Le Conseil d’Etat souligne que même s’il est régulièrement rappelé cette obligation par le Ministre de l’intérieur à l’attention des agents concernés, il n’en demeure pas moins que de trop nombreux éléments de la preuve du contraire sont régulièrement rapportés par tout type de protagonistes (population civile, associations ou encore le Défenseur des droits, pour ne citer qu’eux). Le Conseil d’Etat est même allé plus loin dans ses constatations puisqu’il est indiqué dans notre cas d’espèce que cette absence de port apparent « est répandue », cette dernière « ne se [limitant] pas à des défaillances ponctuelles » (cf. §12 de la décision).
Également, il fut retenu par le Conseil d’Etat qu’il appartiendra au Ministre de l’intérieur d’adopter, dans un même délai fixé à douze mois, l’ensemble des mesures qui sont utiles à l’effet de garantir que le numéro en cause soit lisible, et donc, d’une taille suffisante. Par conséquent, il appelle à ce que les caractéristiques dites techniques de ce numéro soient modifiées. Les juges du Conseil d’Etat, dans notre cas d’espèce, ont déploré les dimensions de ce numéro, telles qu’elles existent aujourd’hui, ne sont pas adaptées principalement dans le cadre de rassemblements ou bien d’attroupements. Sans entrer dans le détail technique de ces numéros, dont les caractéristiques diffèrent selon qu’il s’agisse d’un policier ou d’un gendarme, il est retenu que leur lisibilité fait défaut dans toutes les hypothèses opérationnelles, à l’occasion desquelles leur port est obligatoire.

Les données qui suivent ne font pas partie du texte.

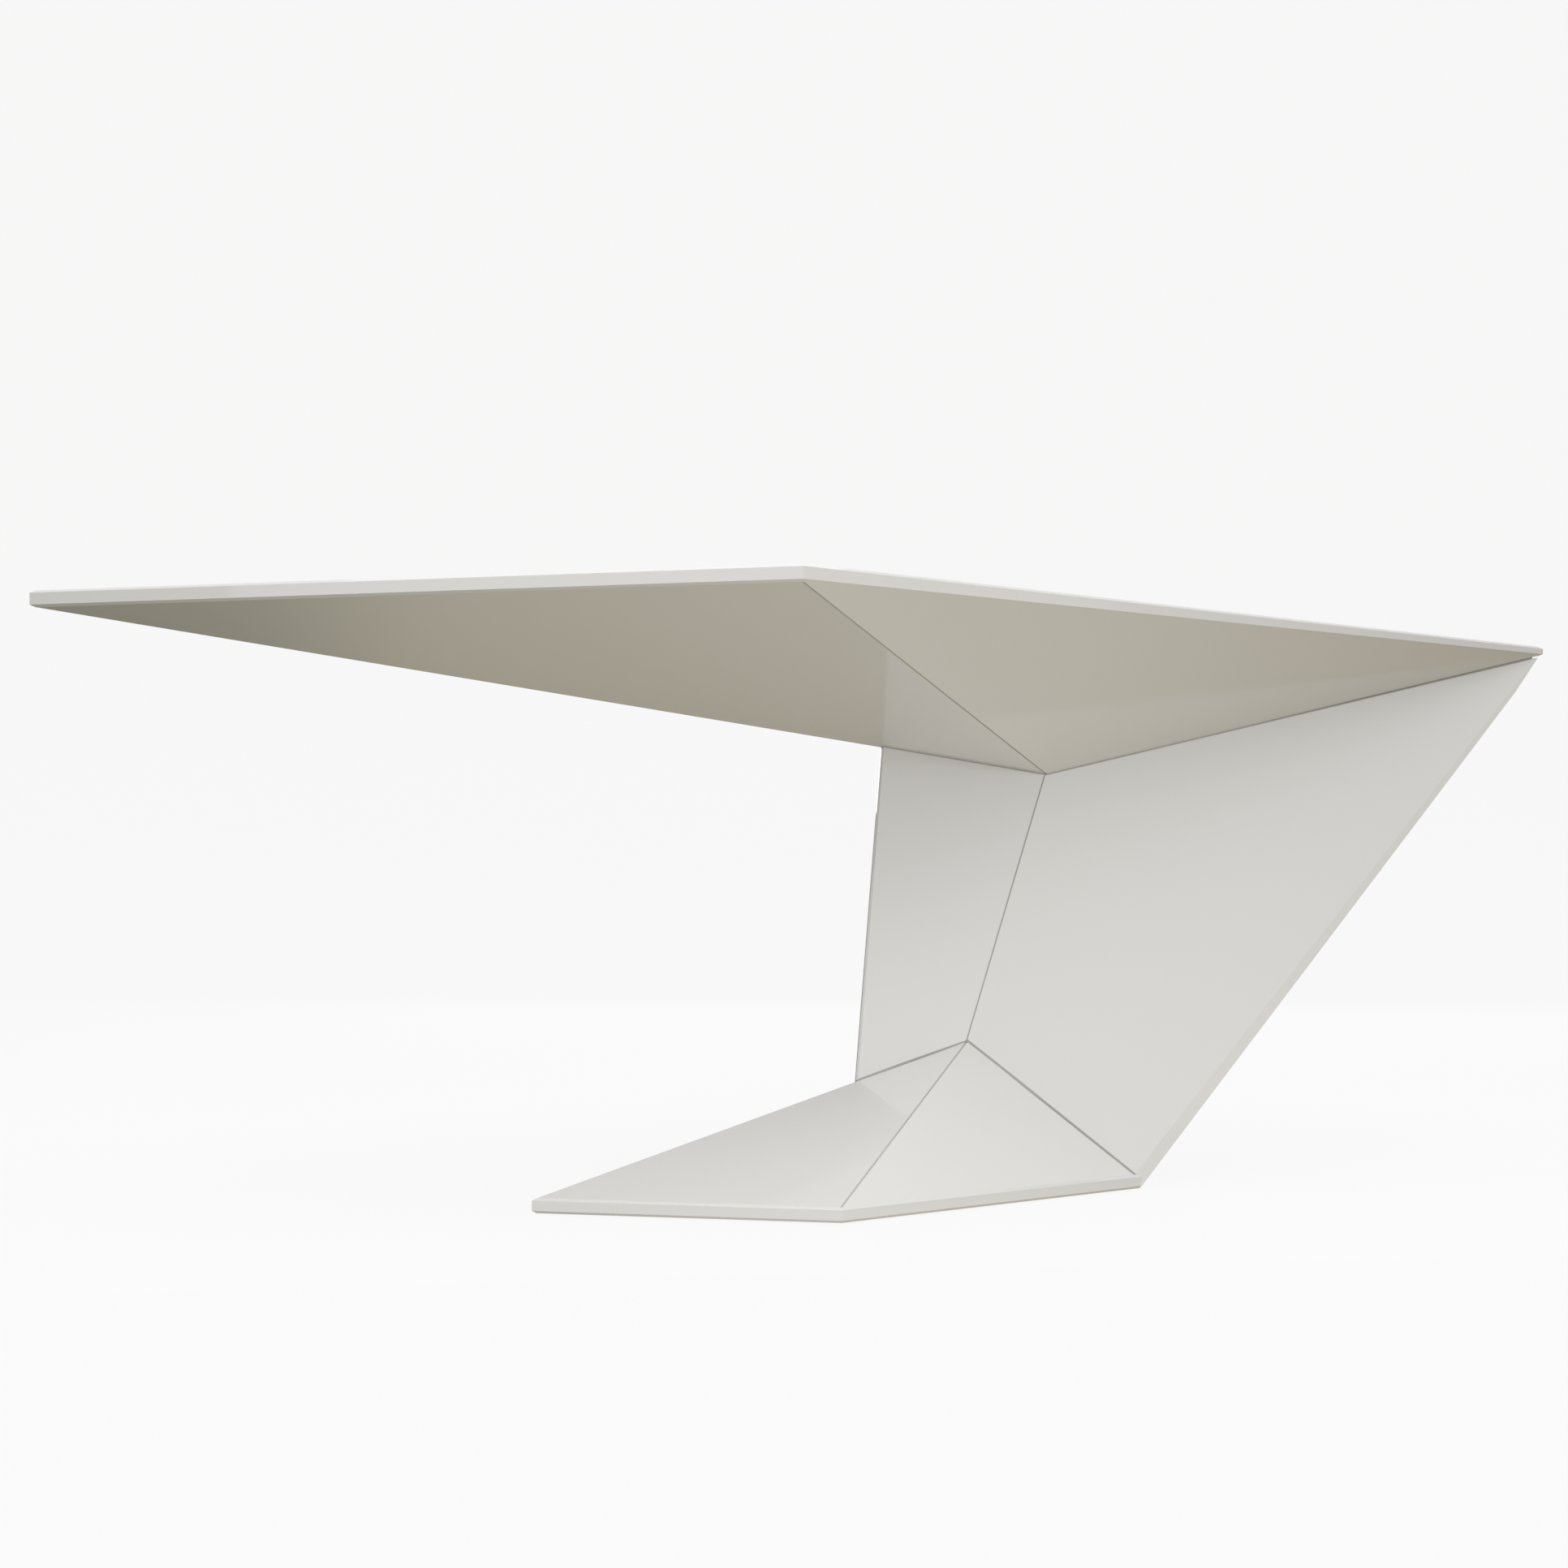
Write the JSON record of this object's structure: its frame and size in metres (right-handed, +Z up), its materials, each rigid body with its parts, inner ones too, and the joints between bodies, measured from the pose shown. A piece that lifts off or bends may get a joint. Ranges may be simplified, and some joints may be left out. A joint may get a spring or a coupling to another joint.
{
  "type": "faceted cantilever desk",
  "caption": "Free-standing white desk: flat kite-shaped worktop with faceted underside, carried off to one side by a leaning folded wall on a faceted base.",
  "frame": {"origin": "middle of the whole desk's plan box, on the floor under the levelling glides", "axes": "+X along the worktop's length towards the corner over the wall, +Y from the front corner towards the back, +Z up"},
  "size_m": [1.987, 0.905, 0.74],
  "materials": {
    "white_lacquer": "satin to gloss off-white lacquer on board",
    "grey_seam": "matt warm grey sealed joint",
    "frame_steel": "dark powder-coated steel",
    "ballast_steel": "mill-scale plate, oiled",
    "zinc_fastener": "bright zinc plate",
    "brass_insert": "machined brass",
    "glide_steel": "turned steel"
  },
  "bodies": {
    "desk": {"ballast_plate_1": "ballast_steel", "ballast_plate_2": "ballast_steel", "base_back_left": "white_lacquer", "base_back_right": "white_lacquer", "base_front_left": "white_lacquer", "base_front_right": "white_lacquer", "base_seams": "grey_seam", "base_slab": "white_lacquer", "foot_plate": "frame_steel", "foot_plate_bolts": "zinc_fastener", "glide_sleeves": "zinc_fastener", "head_plate": "frame_steel", "head_plate_screws": "zinc_fastener", "soffit_back_left": "white_lacquer", "soffit_back_right": "white_lacquer", "soffit_front_left": "white_lacquer", "soffit_front_right": "white_lacquer", "soffit_seams": "grey_seam", "spine_post": "frame_steel", "wall_back_left": "white_lacquer", "wall_back_right": "white_lacquer", "wall_edge_left": "white_lacquer", "wall_edge_right": "white_lacquer", "wall_fold_seams": "grey_seam", "wall_foot_gasket": "grey_seam", "wall_front_left": "white_lacquer", "wall_front_right": "white_lacquer", "wall_head_gasket": "grey_seam", "worktop_edge_back_left": "white_lacquer", "worktop_edge_back_right": "white_lacquer", "worktop_edge_front_left": "white_lacquer", "worktop_edge_front_right": "white_lacquer", "worktop_inserts": "brass_insert", "worktop_rib_back": "frame_steel", "worktop_rib_front": "frame_steel", "worktop_rib_left": "frame_steel", "worktop_rib_right": "frame_steel", "worktop_screws": "zinc_fastener", "worktop_sheet": "white_lacquer"},
    "front_foot": {"front_glide": "glide_steel"},
    "right_foot": {"right_glide": "glide_steel"},
    "back_foot": {"back_glide": "glide_steel"},
    "left_foot": {"left_glide": "glide_steel"}
  },
  "joints": [
    {"name": "front_glide_travel", "type": "slide", "parent": "desk", "child": "front_foot", "axis": [0, 0, -1], "range_m": [0, 0.01]},
    {"name": "right_glide_travel", "type": "slide", "parent": "desk", "child": "right_foot", "axis": [0, 0, -1], "range_m": [0, 0.01]},
    {"name": "back_glide_travel", "type": "slide", "parent": "desk", "child": "back_foot", "axis": [0, 0, -1], "range_m": [0, 0.01]},
    {"name": "left_glide_travel", "type": "slide", "parent": "desk", "child": "left_foot", "axis": [0, 0, -1], "range_m": [0, 0.01]}
  ]
}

Pour clore, il est intéressant de noter que cette décision rendue le 11 octobre 2023 établit le rôle du juge administratif face à un refus prononcé par l’administration de mettre un terme à une obligation de nature légale qui serait méconnue. De la sorte, il lui sera possible, lorsque la preuve de cette méconnaissance est apportée, de prescrire à la charge de l’administration de prendre l’ensemble des mesures qui sont utiles à l’effet de la corriger. Il ne saurait cependant pas se substituer aux pouvoirs publics de façon à définir une politique publique ou de prescrire à ces derniers une telle injonction.